Things start churning inside me. How old is our gun-toting widower? From the tentative nod at his age at the beginning of the story, I’m thinking mid-to-late twenties, perhaps, early thirties, maybe? And this is gaze at a girl who might be 13, perhaps?
It’s not the reality of age in numbers that troubles the translator. Anyone with a modicum of knowledge about the reality in Rabindranath’s time knows that a girl of 14 yet unwed would be marked a social liability back then. And of course the man is older, especially when it is not his first marriage. The age of a man is about as relevant as the crookedness of a gold ring goes a saying in Bangla! All those anachronisms one can live with, and can make peace with.
But the narrative wants this feeling to become romance. And with venerable literary precedents too: “The poet Kalidasa had forgotten to write that on some days the young goddess Parvati would come to the bank of the Mandakini river, holding baby ducks to her chest.” Writing in 2022, how does one pull that off? I am essentially writing a Rabindranath Tagore story in English, am I not? Jorge Luis Borges would understand the burden of that writing, that copying – that rewriting? This male gaze, pouring out of power and privilege of all stripe, spellbound at the rawness of a village girl who might just be going through puberty? A girl – spoiler alert ahead – who, it turns out later, cannot hear or speak either.

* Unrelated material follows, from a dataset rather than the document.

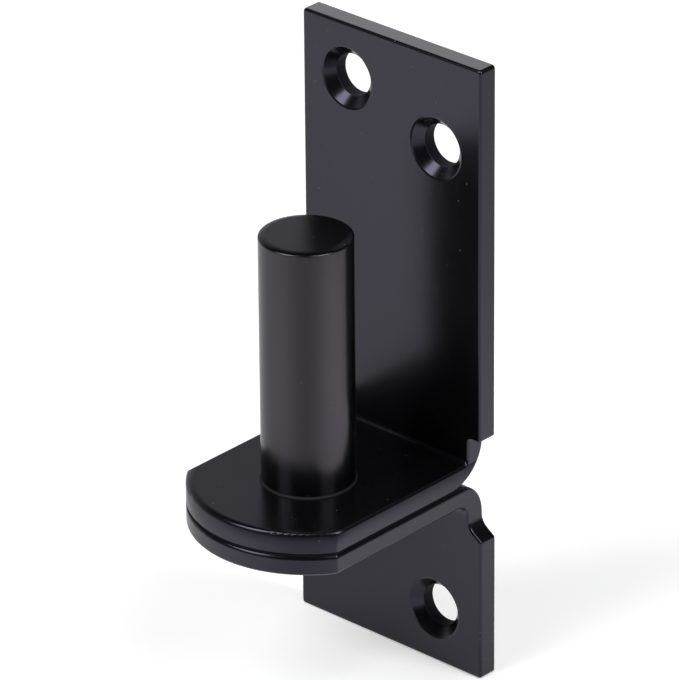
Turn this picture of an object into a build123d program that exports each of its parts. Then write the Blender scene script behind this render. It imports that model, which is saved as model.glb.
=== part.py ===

The struggle is not with the reality, which makes historical sense. The struggle is about finding an appropriate language for this. How does one translate this without making it sound repugnant?
All I have here is of course my English version, as I write this in English. One translates, in the end, by finding language as affirmative as possible. One hopes the reader, no matter how far removed from the culture of the text, will make appropriate historical adjustments in their head. I will render it into a contemporary idiom, as I’ve tried to do already. I will not retain the older diction and syntax. I will let go of the unique, creeped-out feeling it creates in me. Not just of being disturbed by the emotion contained in these lines. But that of a reader who has a personal-historical link to this world and can recognize in it something familiar, and not just of having a grandmother who was 17 years younger than her husband, something warmer and even more familiar – a literary sensibility inherited from this universe. And the hue of guilt that comes from that inheritance, from that recognition.
The past is always with us. Time is no linear progression. How does one let the sins of the past tarnish the beauty of the present? How does one prevent it from happening?